Reproduce only this span: the line containing "Turn this picture", the line containing "-5.66, z: -1.58", and every line between them, all exactly as given.

Input records -
/---
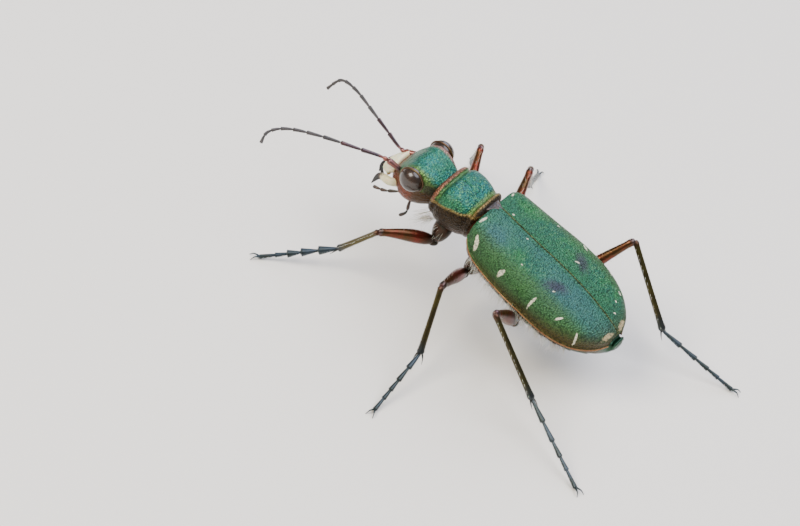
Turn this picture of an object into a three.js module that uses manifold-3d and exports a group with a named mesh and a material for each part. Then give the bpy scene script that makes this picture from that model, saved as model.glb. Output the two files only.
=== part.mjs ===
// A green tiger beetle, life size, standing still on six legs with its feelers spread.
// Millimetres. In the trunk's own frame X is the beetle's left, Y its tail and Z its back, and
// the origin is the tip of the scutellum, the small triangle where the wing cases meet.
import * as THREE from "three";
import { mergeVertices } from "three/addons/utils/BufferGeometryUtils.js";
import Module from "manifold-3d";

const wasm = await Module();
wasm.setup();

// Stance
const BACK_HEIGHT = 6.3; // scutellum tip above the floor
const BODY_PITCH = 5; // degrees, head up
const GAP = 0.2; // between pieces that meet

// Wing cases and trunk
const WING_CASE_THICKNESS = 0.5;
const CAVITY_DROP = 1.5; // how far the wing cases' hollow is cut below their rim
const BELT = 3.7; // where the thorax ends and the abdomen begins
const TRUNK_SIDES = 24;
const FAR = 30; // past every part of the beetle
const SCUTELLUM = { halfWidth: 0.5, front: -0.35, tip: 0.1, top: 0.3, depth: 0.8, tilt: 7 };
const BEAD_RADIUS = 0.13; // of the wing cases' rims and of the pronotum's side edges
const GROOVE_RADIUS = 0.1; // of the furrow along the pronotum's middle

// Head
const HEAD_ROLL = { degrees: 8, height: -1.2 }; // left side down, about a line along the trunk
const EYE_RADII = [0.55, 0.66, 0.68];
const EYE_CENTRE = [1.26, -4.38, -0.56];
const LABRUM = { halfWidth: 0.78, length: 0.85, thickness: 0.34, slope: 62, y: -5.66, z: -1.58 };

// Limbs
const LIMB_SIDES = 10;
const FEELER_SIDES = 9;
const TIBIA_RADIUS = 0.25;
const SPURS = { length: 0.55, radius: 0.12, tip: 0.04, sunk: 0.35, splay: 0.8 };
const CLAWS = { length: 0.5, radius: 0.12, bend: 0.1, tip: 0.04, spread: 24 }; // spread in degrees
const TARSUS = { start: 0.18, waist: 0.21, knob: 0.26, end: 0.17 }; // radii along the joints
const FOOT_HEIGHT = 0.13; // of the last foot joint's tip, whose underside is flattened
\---
/---
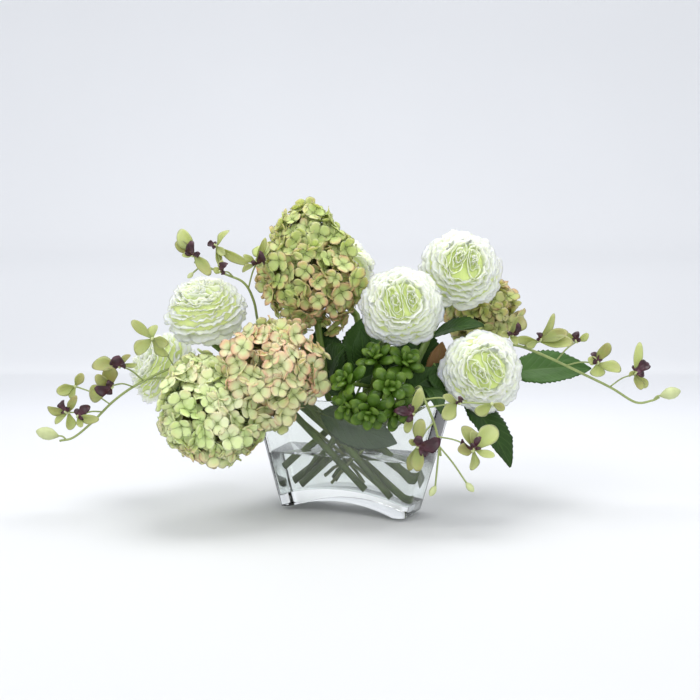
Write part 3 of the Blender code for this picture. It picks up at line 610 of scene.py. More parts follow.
\---
Exercise response -
Turn this picture of an object into a three.js module that uses manifold-3d and exports a group with a named mesh and a material for each part. Then give the bpy scene script that makes this picture from that model, saved as model.glb. Output the two files only.
=== part.mjs ===
// A green tiger beetle, life size, standing still on six legs with its feelers spread.
// Millimetres. In the trunk's own frame X is the beetle's left, Y its tail and Z its back, and
// the origin is the tip of the scutellum, the small triangle where the wing cases meet.
import * as THREE from "three";
import { mergeVertices } from "three/addons/utils/BufferGeometryUtils.js";
import Module from "manifold-3d";

const wasm = await Module();
wasm.setup();

// Stance
const BACK_HEIGHT = 6.3; // scutellum tip above the floor
const BODY_PITCH = 5; // degrees, head up
const GAP = 0.2; // between pieces that meet

// Wing cases and trunk
const WING_CASE_THICKNESS = 0.5;
const CAVITY_DROP = 1.5; // how far the wing cases' hollow is cut below their rim
const BELT = 3.7; // where the thorax ends and the abdomen begins
const TRUNK_SIDES = 24;
const FAR = 30; // past every part of the beetle
const SCUTELLUM = { halfWidth: 0.5, front: -0.35, tip: 0.1, top: 0.3, depth: 0.8, tilt: 7 };
const BEAD_RADIUS = 0.13; // of the wing cases' rims and of the pronotum's side edges
const GROOVE_RADIUS = 0.1; // of the furrow along the pronotum's middle

// Head
const HEAD_ROLL = { degrees: 8, height: -1.2 }; // left side down, about a line along the trunk
const EYE_RADII = [0.55, 0.66, 0.68];
const EYE_CENTRE = [1.26, -4.38, -0.56];
const LABRUM = { halfWidth: 0.78, length: 0.85, thickness: 0.34, slope: 62, y: -5.66, z: -1.58 };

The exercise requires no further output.